# Objective
Figure out how many lines of the material below contain the word "context". Answer with the number only.

# Data
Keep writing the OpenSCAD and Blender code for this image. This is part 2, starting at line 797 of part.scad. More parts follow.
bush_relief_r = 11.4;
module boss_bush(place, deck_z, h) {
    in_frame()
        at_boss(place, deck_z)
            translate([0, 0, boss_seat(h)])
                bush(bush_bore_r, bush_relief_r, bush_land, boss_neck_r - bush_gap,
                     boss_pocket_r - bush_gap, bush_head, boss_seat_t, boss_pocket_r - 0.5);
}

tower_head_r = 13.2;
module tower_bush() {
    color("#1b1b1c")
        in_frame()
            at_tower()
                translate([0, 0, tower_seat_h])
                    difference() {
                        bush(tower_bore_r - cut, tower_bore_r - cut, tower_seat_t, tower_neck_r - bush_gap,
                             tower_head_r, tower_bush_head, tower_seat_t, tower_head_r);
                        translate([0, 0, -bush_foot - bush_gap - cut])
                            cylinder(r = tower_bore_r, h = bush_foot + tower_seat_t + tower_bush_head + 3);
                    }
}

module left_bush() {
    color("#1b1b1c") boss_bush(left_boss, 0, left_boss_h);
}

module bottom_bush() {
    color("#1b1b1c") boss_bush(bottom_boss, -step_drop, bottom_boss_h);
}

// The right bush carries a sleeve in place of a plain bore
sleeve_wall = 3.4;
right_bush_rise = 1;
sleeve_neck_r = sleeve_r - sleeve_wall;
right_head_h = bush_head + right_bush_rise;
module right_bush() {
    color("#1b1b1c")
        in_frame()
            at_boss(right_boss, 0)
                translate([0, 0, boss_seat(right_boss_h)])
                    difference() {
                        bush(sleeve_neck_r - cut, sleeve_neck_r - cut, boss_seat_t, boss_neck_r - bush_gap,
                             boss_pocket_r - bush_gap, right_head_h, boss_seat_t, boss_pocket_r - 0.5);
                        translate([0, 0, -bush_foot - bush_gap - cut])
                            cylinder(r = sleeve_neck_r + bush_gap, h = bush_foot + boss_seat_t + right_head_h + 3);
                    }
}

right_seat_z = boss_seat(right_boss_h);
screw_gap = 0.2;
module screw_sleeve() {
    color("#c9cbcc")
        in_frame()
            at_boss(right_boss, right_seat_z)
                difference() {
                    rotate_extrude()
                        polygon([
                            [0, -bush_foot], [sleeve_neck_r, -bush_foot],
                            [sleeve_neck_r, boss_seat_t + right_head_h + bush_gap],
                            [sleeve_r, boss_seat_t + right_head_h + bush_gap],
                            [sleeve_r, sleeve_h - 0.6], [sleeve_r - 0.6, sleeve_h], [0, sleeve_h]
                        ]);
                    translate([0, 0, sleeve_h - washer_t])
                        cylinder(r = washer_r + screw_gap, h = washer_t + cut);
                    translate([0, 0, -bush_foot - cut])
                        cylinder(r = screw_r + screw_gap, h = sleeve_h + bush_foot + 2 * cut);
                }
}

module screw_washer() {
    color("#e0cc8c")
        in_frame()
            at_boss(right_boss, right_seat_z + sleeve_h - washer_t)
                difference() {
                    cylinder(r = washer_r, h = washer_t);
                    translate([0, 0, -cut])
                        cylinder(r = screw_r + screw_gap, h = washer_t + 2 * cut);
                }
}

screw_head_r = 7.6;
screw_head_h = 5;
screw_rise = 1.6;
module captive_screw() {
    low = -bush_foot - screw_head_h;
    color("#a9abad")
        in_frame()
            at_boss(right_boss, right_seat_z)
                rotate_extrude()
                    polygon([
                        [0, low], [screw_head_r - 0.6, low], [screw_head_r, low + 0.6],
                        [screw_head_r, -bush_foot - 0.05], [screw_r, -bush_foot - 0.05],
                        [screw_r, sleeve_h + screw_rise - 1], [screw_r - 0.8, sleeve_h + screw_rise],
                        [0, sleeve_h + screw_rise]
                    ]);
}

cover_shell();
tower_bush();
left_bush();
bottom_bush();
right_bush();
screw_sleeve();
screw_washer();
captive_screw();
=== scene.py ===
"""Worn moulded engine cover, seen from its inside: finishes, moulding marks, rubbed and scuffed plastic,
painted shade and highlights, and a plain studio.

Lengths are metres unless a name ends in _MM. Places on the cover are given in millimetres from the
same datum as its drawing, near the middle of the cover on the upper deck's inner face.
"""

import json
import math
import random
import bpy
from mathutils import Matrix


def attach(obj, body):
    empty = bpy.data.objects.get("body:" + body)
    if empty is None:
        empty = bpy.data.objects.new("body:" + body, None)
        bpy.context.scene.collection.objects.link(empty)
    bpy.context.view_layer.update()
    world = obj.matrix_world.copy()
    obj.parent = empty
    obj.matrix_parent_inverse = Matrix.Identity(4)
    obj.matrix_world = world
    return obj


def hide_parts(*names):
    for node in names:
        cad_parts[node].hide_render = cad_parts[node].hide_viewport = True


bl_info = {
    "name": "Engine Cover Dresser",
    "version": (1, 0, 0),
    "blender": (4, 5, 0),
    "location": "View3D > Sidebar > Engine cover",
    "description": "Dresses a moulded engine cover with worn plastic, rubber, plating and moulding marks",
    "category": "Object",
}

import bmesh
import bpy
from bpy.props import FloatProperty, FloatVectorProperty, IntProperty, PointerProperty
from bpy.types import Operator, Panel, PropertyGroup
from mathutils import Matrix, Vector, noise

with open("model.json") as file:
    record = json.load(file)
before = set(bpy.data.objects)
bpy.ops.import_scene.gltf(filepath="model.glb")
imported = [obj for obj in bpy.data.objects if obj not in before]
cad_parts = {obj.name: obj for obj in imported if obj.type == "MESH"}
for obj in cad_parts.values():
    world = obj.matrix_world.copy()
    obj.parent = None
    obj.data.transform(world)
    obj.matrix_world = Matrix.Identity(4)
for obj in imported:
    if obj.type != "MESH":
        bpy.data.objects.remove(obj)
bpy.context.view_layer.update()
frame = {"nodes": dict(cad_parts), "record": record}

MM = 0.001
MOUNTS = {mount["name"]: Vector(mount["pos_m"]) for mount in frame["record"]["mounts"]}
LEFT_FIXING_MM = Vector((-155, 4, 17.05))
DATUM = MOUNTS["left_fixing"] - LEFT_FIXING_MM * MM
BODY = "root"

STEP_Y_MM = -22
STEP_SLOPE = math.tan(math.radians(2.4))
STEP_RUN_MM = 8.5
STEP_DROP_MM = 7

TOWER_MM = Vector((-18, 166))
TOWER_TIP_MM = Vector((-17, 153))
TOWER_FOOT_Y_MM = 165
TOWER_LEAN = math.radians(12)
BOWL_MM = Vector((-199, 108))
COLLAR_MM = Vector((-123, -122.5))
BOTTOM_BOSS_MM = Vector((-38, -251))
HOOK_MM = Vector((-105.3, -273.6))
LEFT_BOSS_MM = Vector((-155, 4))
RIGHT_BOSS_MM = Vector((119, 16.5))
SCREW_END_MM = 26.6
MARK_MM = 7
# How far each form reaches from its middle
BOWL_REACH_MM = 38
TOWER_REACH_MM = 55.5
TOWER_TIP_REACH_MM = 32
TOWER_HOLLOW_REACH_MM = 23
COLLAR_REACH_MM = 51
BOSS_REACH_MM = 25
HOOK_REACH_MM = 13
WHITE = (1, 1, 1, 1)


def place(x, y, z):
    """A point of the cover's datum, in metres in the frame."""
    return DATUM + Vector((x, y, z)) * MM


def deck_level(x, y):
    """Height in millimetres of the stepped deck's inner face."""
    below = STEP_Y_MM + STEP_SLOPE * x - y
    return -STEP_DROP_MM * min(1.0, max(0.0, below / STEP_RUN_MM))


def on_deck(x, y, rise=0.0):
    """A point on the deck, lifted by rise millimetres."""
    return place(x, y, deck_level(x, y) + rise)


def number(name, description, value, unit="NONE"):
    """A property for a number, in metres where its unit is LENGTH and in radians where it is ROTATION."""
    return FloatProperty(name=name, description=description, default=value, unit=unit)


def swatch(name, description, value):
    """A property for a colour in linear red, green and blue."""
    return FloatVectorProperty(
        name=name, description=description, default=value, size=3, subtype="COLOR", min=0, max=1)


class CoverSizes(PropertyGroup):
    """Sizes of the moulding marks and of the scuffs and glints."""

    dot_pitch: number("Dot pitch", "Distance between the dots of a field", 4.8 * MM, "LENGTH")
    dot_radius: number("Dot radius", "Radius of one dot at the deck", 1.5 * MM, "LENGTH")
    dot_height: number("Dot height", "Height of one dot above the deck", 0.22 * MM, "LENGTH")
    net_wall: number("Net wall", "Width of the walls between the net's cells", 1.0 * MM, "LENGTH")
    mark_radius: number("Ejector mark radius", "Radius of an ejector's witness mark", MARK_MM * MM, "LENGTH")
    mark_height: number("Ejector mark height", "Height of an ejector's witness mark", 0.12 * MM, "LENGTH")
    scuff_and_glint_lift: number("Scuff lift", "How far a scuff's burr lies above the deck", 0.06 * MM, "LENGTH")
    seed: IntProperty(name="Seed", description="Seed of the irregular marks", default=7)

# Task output
3